A citation is a special set of fields, with options for:

  • author: The name(s) of the author(s) (in the case of more than one author, separated by and),
  • title: The title of the work,
  • url: The URL field is used to store the URL of a web page or FTP download. It is a non-standard BibTeX field,
  • publisher: The publisher's name,
  • institution: The institution that was involved in the publishing, but not necessarily the publisher,
  • doi: The doi field is used to store the digital object identifier (DOI) of a journal article, conference paper, book chapter or book. It is a non-standard BibTeX field. It's recommended to simply use the DOI, and not a DOI link,
  • month: The month of publication (or, if unpublished, the month of creation). Use three-letter abbreviation,
  • year: The year of publication (or, if unpublished, the year of creation),
  • licence: The terms under which the associated resource are licenced for reuse,
  • note: Miscellaneous extra information.

As an example:

import whyqd as qd

datasource = qd.DataSourceDefinition()
datasource.derive_model(source=SOURCE_DATA, mimetype=MIMETYPE)
citation = {
    "author": "Gavin Chait",
    "month": "feb",
    "year": 2020,
    "title": "Portsmouth City Council normalised database of commercial ratepayers",
    "url": "https://github.com/whythawk/whyqd/tree/master/tests/data",
    "licence": "Attribution 4.0 International (CC BY 4.0)",
}
datasource.set_citation(citation=citation)

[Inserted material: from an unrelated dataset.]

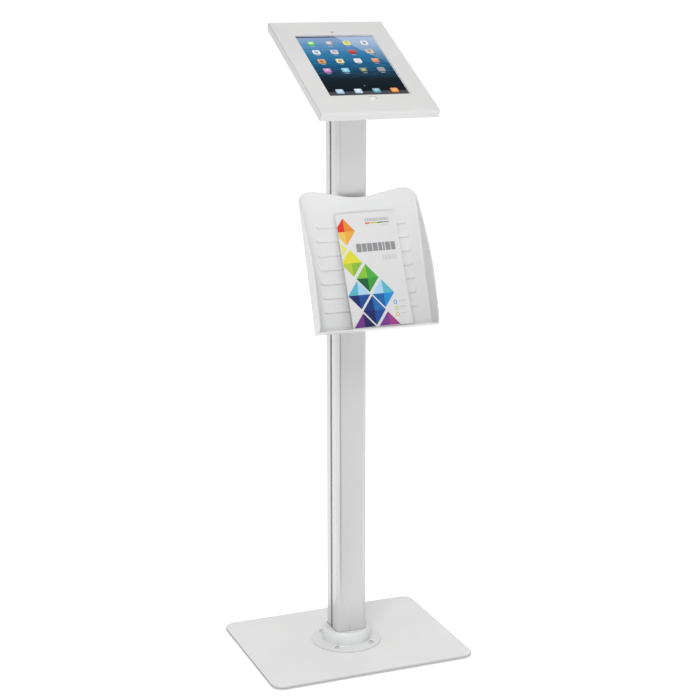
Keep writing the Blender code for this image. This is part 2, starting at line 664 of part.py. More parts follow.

You can then get your citation report:

datasource.get_citation()

{'author': 'Gavin Chait',
 'title': 'Portsmouth City Council normalised database of commercial ratepayers',
 'url': AnyUrl('https://github.com/whythawk/whyqd/tree/master/tests/data', scheme='https', host='github.com', tld='com', host_type='domain', path='/whythawk/whyqd/tree/master/tests/data'),
 'month': 'feb',
 'year': 2020,
 'licence': 'Attribution 4.0 International (CC BY 4.0)'}

This citation support is available in all Definitions, including SchemaDefinition, CrosswalkDefinition, TransformDefinition, and DataSourceDefinition.